I have performed a fair amount of Googling before posting to this forum, and many of my search results indicated that I should use the Netdom.exe command to reset the "machine account password" for the Domain. However this seems like using a sledge hammer to put a tack in a wall, and I really don't want to mess with the Server if I can avoid it.

Further to the above I have also read a great deal about file encryption and setting the encryption in Windows 7 lower, but this only appears to be relevant when trying to connect from XP to W7 (which doesn't really concern me at this stage).

It is my expectation that "Logon Failure: The target account name is incorrect" is the crux of this issue.

If anybody has any suggestions on how to fix this issue they will be greatly appreciated.

Kind Regards,

Davo


----------



## Mr Davo (Jul 31, 2012)

*SOLUTION: Unjoin & Rejoin the Domain*

Hi Everyone,

I have managed to solve this issue. Previously I have encountered similar issues between a Windows Domain Controller and a client computer; however in previous cases the client computer simply wasn't able to logon to the Domain (even when using the Admin, or Administrator account). In those previous instances I would receive a "The trust relationship between this workstation and the primary domain failed." message at the logon screen (as pictured below) -










In the instance related to this post there appears to have been some kind of "partial mistrust" between my workstation and the Domain Controller (Windows 2008 R2 Server).

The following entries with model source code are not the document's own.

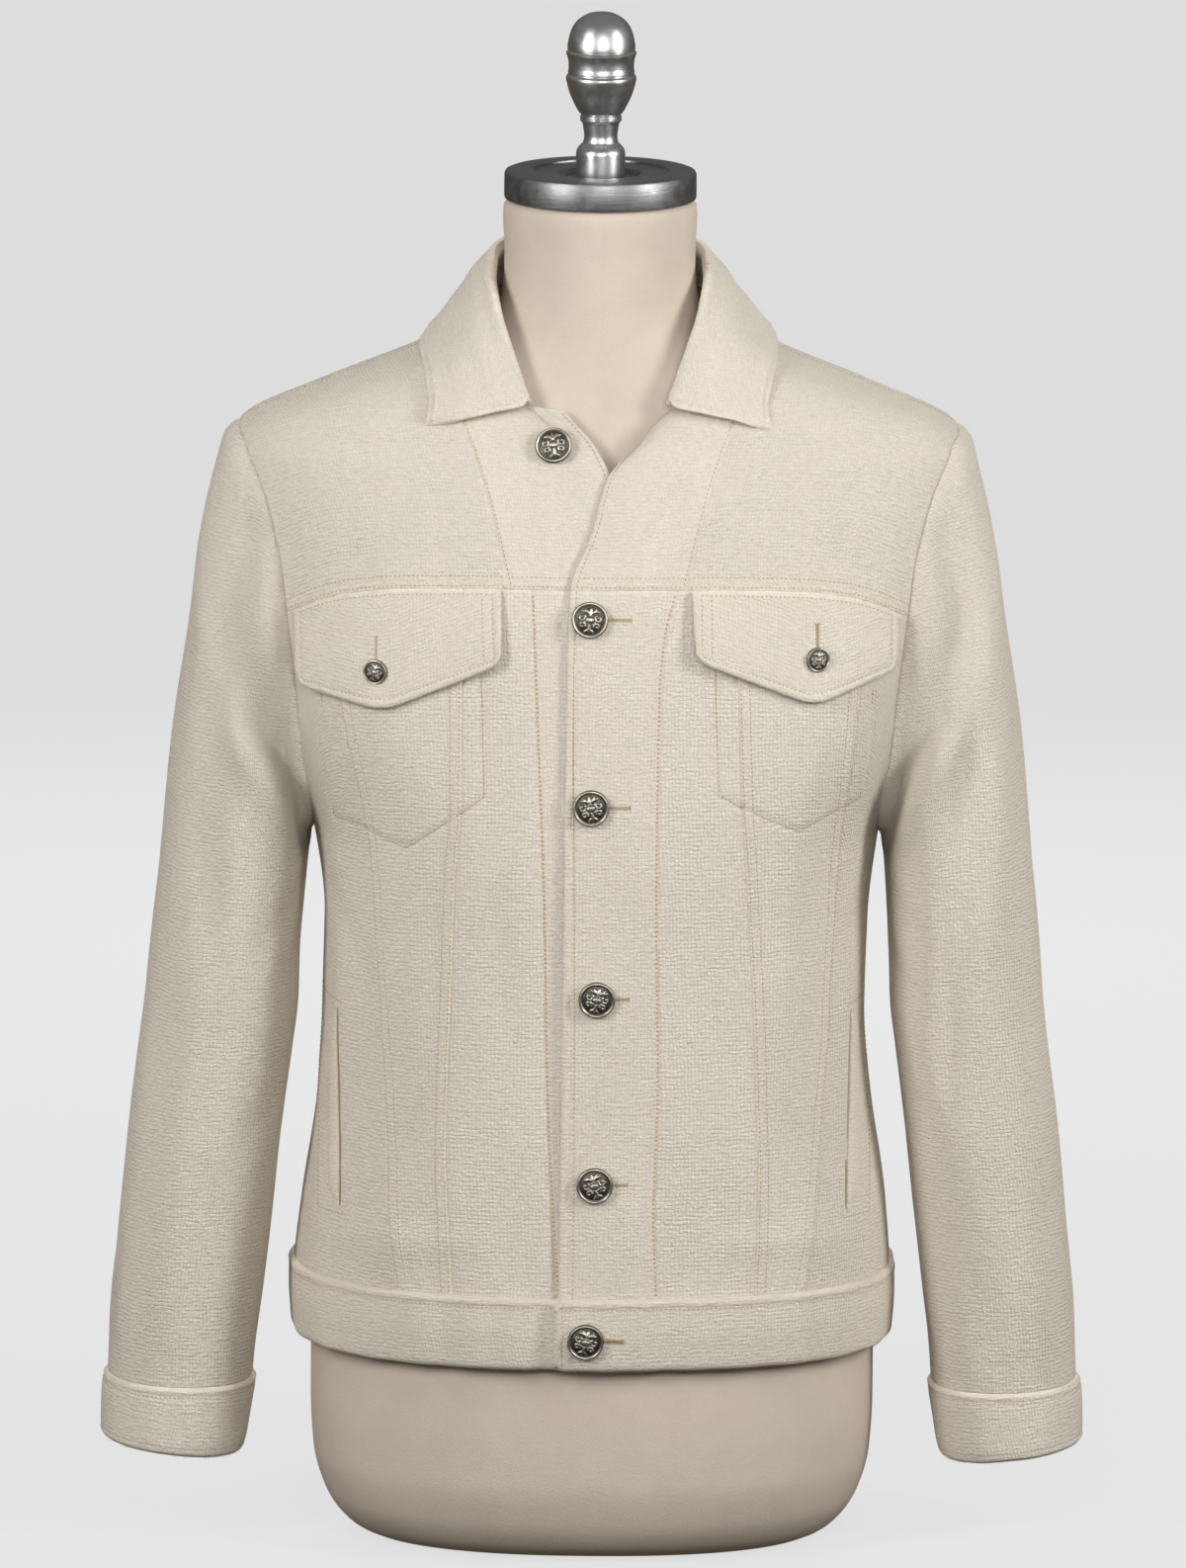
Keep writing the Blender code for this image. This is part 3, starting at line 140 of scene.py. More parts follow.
# Outer x and z, inner x and z, half depth and centre y of the sleeve, from the armhole down
SLEEVE_ROWS = (
    (0.2245, 0.7165, 0.1780, 0.4550, 0.0690, -0.0040),
    (0.2325, 0.7105, 0.1784, 0.4535, 0.0690, -0.0050),
    (0.2405, 0.6850, 0.1786, 0.4515, 0.0700, -0.0060),
    (0.2500, 0.6450, 0.1788, 0.4490, 0.0710, -0.0060),
    (0.2580, 0.5900, 0.1790, 0.4460, 0.0710, -0.0060),
    (0.2665, 0.5300, 0.1794, 0.4420, 0.0700, -0.0060),
    (0.2725, 0.4780, 0.1800, 0.4370, 0.0690, -0.0065),
    (0.2770, 0.4340, 0.1808, 0.4290, 0.0675, -0.0070),
    (0.2797, 0.4050, 0.1832, 0.4020, 0.0660, -0.0075),
    (0.2822, 0.3750, 0.1855, 0.3730, 0.0645, -0.0080),
    (0.2843, 0.3480, 0.1870, 0.3465, 0.0630, -0.0085),
    (0.2878, 0.3180, 0.1912, 0.3165, 0.0615, -0.0090),
    (0.2918, 0.2850, 0.1960, 0.2835, 0.0600, -0.0100),
    (0.2950, 0.2550, 0.2000, 0.2535, 0.0585, -0.0110),
    (0.2985, 0.2200, 0.2040, 0.2185, 0.0565, -0.0120),
    (0.3017, 0.1880, 0.2075, 0.1865, 0.0550, -0.0130),
    (0.3050, 0.1560, 0.2108, 0.1540, 0.0535, -0.0140),
    (0.3067, 0.1300, 0.2135, 0.1280, 0.0525, -0.0145),
    (0.3080, 0.1052, 0.2158, 0.1025, 0.0515, -0.0150),
)
SLEEVE_POWER = 2.15
ARM_FOLD = ((0.440, 168.0), (0.470, 148.0), (0.505, 122.0), (0.535, 97.0), (0.570, 78.0),
            (0.605, 58.0), (0.640, 46.0))
# Outer x and z, inner x and z, half depth, centre y of the cuff, top to bottom
CUFF_ROWS = (
    (0.3088, 0.1048, 0.2150, 0.1021, 0.0523, -0.0150),
    (0.3108, 0.1020, 0.2135, 0.0990, 0.0540, -0.0150),
    (0.3122, 0.0840, 0.2168, 0.0780, 0.0538, -0.0155),
    (0.3124, 0.0690, 0.2200, 0.0600, 0.0530, -0.0160),
    (0.3112, 0.0660, 0.2220, 0.0558, 0.0512, -0.0160),
)
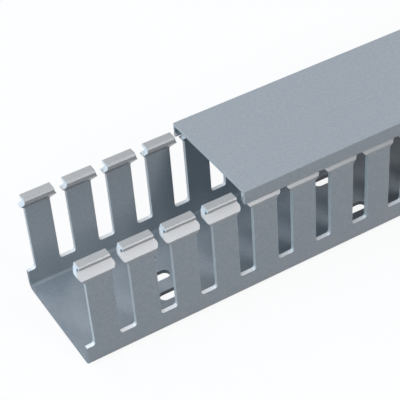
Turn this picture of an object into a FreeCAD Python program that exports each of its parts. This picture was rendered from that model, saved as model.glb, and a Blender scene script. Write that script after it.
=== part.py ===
import FreeCAD, Part
import math
import os

# Slotted wiring duct: a one-piece channel of grey rigid PVC with slotted walls, and its snap-on cover.
# Millimetres, X along the duct, Z up. The origin is the centre of the channel's underside.

# Channel section
length = 500.0
width = 59.0
height = 54.6
wall = 2.1
floor_thickness = 2.1
outer_corner_radius = 3.7
inner_corner_radius = 1.6

# Slots, each cut through both walls in one stroke
slot_pitch = 20.0
slot_width = 8.0
slot_bottom = 11.1
slot_corner_radius = 1.4

# Snap head on top of each finger, as a section across the duct: the ramp that leans in, a groove, and a lip
head_depth = 6.75
head_back_thickness = 3.1
head_back_bevel = 0.9
lip_setback = 1.4
lip_thickness = 1.8
lip_bevel = 0.5
groove_end_height = 0.55
ramp_angle = 48.0
ramp_thickness = 2.5

# Snap head seen from the side: gaps between neighbouring heads, the nose's before its rounding,
# and heights measured from the ramp's foot
lip_gap = 5.8
nose_gap = 2.4
nose_rise = 1.4
nose_radius = 1.5
head_foot_drop = 1.95

# Cover: a plate with a flange along each edge, flush with the walls, and a hook that fills the heads' groove
cover_length = length
cover_thickness = 1.6
cover_gap = 1.2
bare_ramp_height = 2.0
snap_clearance = 0.3
hook_tip_radius = 0.2
cover_edge_radius = 0.5
flange_edge_radius = 0.5
cover_set_back = 80.0

# Long holes in the floor, in groups of three side by side
hole_pitch = 100.0
first_hole_from_end = 50.0
hole_length = 12.0
hole_width = 5.5
hole_row_spacing = 12.5

# Cutting tools reach this far past the faces that they cut
over = 1.0

# Points closer together than this are one point
tolerance = 1e-6

# The groove, which the channel and the cover share, and the height at which the ramp below it starts
groove_inset = head_depth - head_back_thickness
lip_underside = height - lip_thickness
ramp_foot = lip_underside - groove_end_height - groove_inset * math.tan(math.radians(ramp_angle))


def rounded_wire(corners):
    """Closed wire through (point, radius) corners; each corner with a radius gets a tangent arc."""
    spans = []
    count = len(corners)
    for index, (point, radius) in enumerate(corners):
        before = corners[index - 1][0]
        after = corners[(index + 1) % count][0]
        if radius == 0:
            spans.append((point, None, point))
            continue
        to_before = (before - point).normalize()
        to_after = (after - point).normalize()
        half_angle = to_before.getAngle(to_after) / 2
        setback = radius / math.tan(half_angle)
        bisector = (to_before + to_after).normalize()
        arc_middle = point + bisector * (radius / math.sin(half_angle) - radius)
        spans.append((point + to_before * setback, arc_middle, point + to_after * setback))
    edges = []
    for index, (start, middle, end) in enumerate(spans):
        if middle is not None:
            edges.append(Part.Arc(start, middle, end).toShape())
        next_start = spans[(index + 1) % count][0]
        if end.distanceToPoint(next_start) > tolerance:
            edges.append(Part.LineSegment(end, next_start).toShape())
    return Part.Wire(edges)


def extrude_section(half_section, start, end):
    """Solid along X from one side of its section, given as (distance from the middle, height, radius).

    The other side is its mirror image, and two stretches across the middle close the outline.
    """
    right = [(FreeCAD.Vector(start, y, z), radius) for y, z, radius in half_section]
    left = [(FreeCAD.Vector(start, -y, z), radius) for y, z, radius in reversed(half_section)]
    face = Part.Face(rounded_wire(right + left))
    return face.extrude(FreeCAD.Vector(end - start, 0, 0))


def ramp_height(inset, clearance=0.0):
    """Height of the ramp at an inset from the wall's outer face, or of a line parallel to it."""
    angle = math.radians(ramp_angle)
    return ramp_foot + inset * math.tan(angle) + clearance / math.cos(angle)


def ramp_inset(z, clearance=0.0):
    """Inset of the ramp at a height, or of a line parallel to it."""
    return (z - ramp_height(0.0, clearance)) / math.tan(math.radians(ramp_angle))


def channel_section():
    """Half section of the channel: floor, wall, ramp, groove and lip, and the way back down inside."""
    outer = width / 2
    return [
        (outer, 0.0, outer_corner_radius),
        (outer, ramp_foot, 0.0),
        (outer - groove_inset, ramp_height(groove_inset), 0.0),
        (outer - groove_inset, lip_underside, 0.0),
        (outer - lip_setback, lip_underside, 0.0),
        (outer - lip_setback, height - lip_bevel, 0.0),
        (outer - lip_setback - lip_bevel, height, 0.0),
        (outer - head_depth + head_back_bevel, height, 0.0),
        (outer - head_depth, height - head_back_bevel, 0.0),
        (outer - head_depth, ramp_height(head_depth, -ramp_thickness), 0.0),
        (outer - wall, ramp_height(wall, -ramp_thickness), 0.0),
        (outer - wall, floor_thickness, inner_corner_radius),
    ]


def slot_outline(center):
    """Outline of one slot in the side view: wide between the fingers, narrow between their heads."""
    right = [
        (slot_width / 2, slot_bottom, slot_corner_radius),
        (slot_width / 2, ramp_foot - head_foot_drop, 0.0),
        (nose_gap / 2, ramp_foot + nose_rise, nose_radius),
        (lip_gap / 2, lip_underside, 0.0),
        (lip_gap / 2, height + over, 0.0),
    ]
    outline = [(center + x, z, radius) for x, z, radius in right]
    outline += [(center - x, z, radius) for x, z, radius in reversed(right)]
    return outline


def slot_cutter(center):
    """Prism that cuts one slot through both walls."""
    y = -width / 2 - over
    corners = [(FreeCAD.Vector(x, y, z), radius) for x, z, radius in slot_outline(center)]
    return Part.Face(rounded_wire(corners)).extrude(FreeCAD.Vector(0, width + 2 * over, 0))


def slot_centers():
    """Slot centres along X; the stock is cut through the middle of a slot at its first end."""
    count = int(length / slot_pitch + tolerance) + 1
    return [-length / 2 + index * slot_pitch for index in range(count)]


def hole_centers():
    """Centres of the groups of floor holes along X."""
    room = length - first_hole_from_end - hole_length / 2
    count = int(room / hole_pitch) + 1
    return [-length / 2 + first_hole_from_end + index * hole_pitch for index in range(count)]


def long_hole_cutter(x, y):
    """Prism with round ends, along X, that cuts one long hole through the floor."""
    radius = hole_width / 2
    reach = hole_length / 2 - radius
    depth = floor_thickness + 2 * over
    ends = [Part.makeCylinder(radius, depth, FreeCAD.Vector(x + side * reach, y, -over)) for side in (-1, 1)]
    corner = FreeCAD.Vector(x - reach, y - radius, -over)
    middle = Part.makeBox(2 * reach, hole_width, depth, corner)
    return middle.fuse(ends).removeSplitter()


def floor_hole_cutters():
    """Each group has one hole on the middle line and one in each outer row."""
    return [long_hole_cutter(x, row * hole_row_spacing) for x in hole_centers() for row in (-1, 0, 1)]


def make_channel():
    stock = extrude_section(channel_section(), -length / 2, length / 2)
    slot_cutters = [slot_cutter(center) for center in slot_centers()]
    return stock.cut(slot_cutters + floor_hole_cutters())


def cover_section():
    """Half section of the cover: plate, flange, and the hook that fills the groove under the lip."""
    outer = width / 2
    underside = height + cover_gap
    flange_bottom = ramp_foot + bare_ramp_height
    flange_thickness = lip_setback - snap_clearance
    hook_reach = groove_inset - snap_clearance
    return [
        (outer, underside + cover_thickness, cover_edge_radius),
        (outer, flange_bottom, flange_edge_radius),
        (outer - ramp_inset(flange_bottom, snap_clearance), flange_bottom, 0.0),
        (outer - hook_reach, ramp_height(hook_reach, snap_clearance), hook_tip_radius),
        (outer - flange_thickness, lip_underside - snap_clearance, 0.0),
        (outer - flange_thickness, underside, flange_edge_radius),
    ]


def make_cover():
    start = -length / 2 + cover_set_back
    return extrude_section(cover_section(), start, start + cover_length)


parts = {
    "slotted_channel": make_channel(),
    "snap_cover": make_cover(),
}

os.makedirs("parts", exist_ok=True)
for name, shape in parts.items():
    solid = shape.Solids[0]
    print(name, "solids", len(shape.Solids), "valid", solid.isValid(), "volume", round(solid.Volume))
    solid.exportStep("parts/" + name + ".step")
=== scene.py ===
import math

import bpy
from mathutils import Matrix, Vector


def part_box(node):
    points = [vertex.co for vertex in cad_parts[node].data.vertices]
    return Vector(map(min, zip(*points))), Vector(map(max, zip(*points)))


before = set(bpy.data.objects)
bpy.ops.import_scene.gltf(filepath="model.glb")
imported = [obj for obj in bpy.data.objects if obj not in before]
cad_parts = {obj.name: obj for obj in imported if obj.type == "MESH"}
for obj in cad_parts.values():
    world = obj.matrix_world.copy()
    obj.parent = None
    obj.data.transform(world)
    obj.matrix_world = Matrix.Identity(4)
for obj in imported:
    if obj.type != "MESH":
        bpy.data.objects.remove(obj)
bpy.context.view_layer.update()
scene = bpy.context.scene

# Everything below is in metres in the part's frame: X along the duct, Z up, the underside on Z = 0
MM = 0.001

# Camera, at the photograph's place and angle
IMAGE_SIZE = 400
FOCAL_PIXELS = 1324.3
SENSOR_WIDTH_MM = 36.0
CAMERA_PLACE = Vector((-0.38509, -0.39244, 0.41113))
CAMERA_AZIMUTH = math.radians(28.13)
CAMERA_ELEVATION = math.radians(40.19)
CAMERA_ROLL = math.radians(-4.72)


def direction(azimuth, elevation):
    """Unit vector that leaves along +Y turned towards +X by azimuth, and rises by elevation."""
    flat = math.cos(elevation)
    return Vector((math.sin(azimuth) * flat, math.cos(azimuth) * flat, math.sin(elevation)))


def make_camera():
    forward = direction(CAMERA_AZIMUTH, -CAMERA_ELEVATION)
    level_right = forward.cross(Vector((0, 0, 1))).normalized()
    level_up = level_right.cross(forward)
    right = math.cos(CAMERA_ROLL) * level_right + math.sin(CAMERA_ROLL) * level_up
    up = right.cross(forward)
    data = bpy.data.cameras.new("photo_camera")
    data.sensor_width = SENSOR_WIDTH_MM
    data.lens = FOCAL_PIXELS * SENSOR_WIDTH_MM / IMAGE_SIZE
    camera = bpy.data.objects.new("photo_camera", data)
    turn = Matrix((right, up, -forward)).transposed().to_4x4()
    camera.matrix_world = Matrix.Translation(CAMERA_PLACE) @ turn
    scene.collection.objects.link(camera)
    scene.camera = camera


class Nodes:
    """Short calls for building a node tree. A value is a number, a colour or another node's output."""

    def __init__(self, tree):
        self.tree = tree
        tree.nodes.clear()

    def add(self, kind, inputs=None, **settings):
        node = self.tree.nodes.new(kind)
        for name, value in settings.items():
            setattr(node, name, value)
        for name, value in (inputs or {}).items():
            self.feed(node.inputs[name], value)
        return node

    def feed(self, socket, value):
        if isinstance(value, bpy.types.NodeSocket):
            self.tree.links.new(value, socket)
        else:
            socket.default_value = value

    def math(self, operation, value, *others):
        """Result of one math node, or of a row of them that takes in the other values one by one."""
        for other in others or [0.0]:
            value = self.add("ShaderNodeMath", {0: value, 1: other}, operation=operation).outputs[0]
        return value

    def ramp(self, value, low, high, to_low=0.0, to_high=1.0):
        """Value between low and high, mapped smoothly to to_low ... to_high."""
        inputs = {"Value": value, "From Min": low, "From Max": high, "To Min": to_low, "To Max": to_high}
        return self.add("ShaderNodeMapRange", inputs, interpolation_type="SMOOTHSTEP").outputs[0]

    def noise(self, place, stretch, scale, detail):
        """Noise from 0 to 1; stretch divides the frequency along each axis."""
        shrink = [1 / factor for factor in stretch]
        shrunk = self.add("ShaderNodeVectorMath", {0: place, 1: shrink}, operation="MULTIPLY").outputs[0]
        inputs = {"Vector": shrunk, "Scale": scale, "Detail": detail}
        return self.add("ShaderNodeTexNoise", inputs).outputs["Fac"]

    def blend(self, factor, first, second):
        """The first colour where factor is 0, and the second where it is 1."""
        mix = self.add("ShaderNodeMix", data_type="RGBA")
        sockets = {socket.identifier: socket for socket in [*mix.inputs, *mix.outputs]}
        self.feed(sockets["Factor_Float"], factor)
        self.feed(sockets["A_Color"], first)
        self.feed(sockets["B_Color"], second)
        return sockets["Result_Color"]

    def seen_directly(self):
        """1 for what the camera sees itself, mirrored or through something clear, and 0 for other light."""
        ray = self.add("ShaderNodeLightPath").outputs
        return self.math("MAXIMUM", ray["Is Camera Ray"], ray["Is Glossy Ray"], ray["Is Transmission Ray"])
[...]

Before looking directly at the Domain as the primary cause of this issue I performed the following on my workstation.

1). Removed an "Alternate DNS" entry from the network adaptor
2). Flushed the DNS (using ipconfig /flushdns)
3). Rebooted

After the above steps there was no improvement, so I performed the following additional steps.

1). Unjoined the Domain from my workstation
2). Rebooted my workstation (and logged onto a local account)
3). Deleted my workstations entry from Active Directory User & Computers on the Server
4). Rebooted the Server
5). Rejoined the Domain from my workstation
6). Rebooted my workstation
7). Logged back onto my workstation with my Domain account

The above steps fixed the issue, and I am now able to view shared folders that are on my workstation from Windows 7 & Windows XP computers.

I should also note here that I could not access my Shared Folders from the Server before I performed the Unjoin / Rejoin Domain activities outlined above. The Windows Server simply showed the same message as other Windows clients (as pictured in the original post) when I tried to access shares on my workstation prior to performing the fix.

I must say that I am happy that I didn't start experimenting with Kerberos, or the Netdom command, both of these approaches could have had quite serious repercussions.

I hope that this helps others who are experiencing this issue.

Kind Regards,

Davo


----------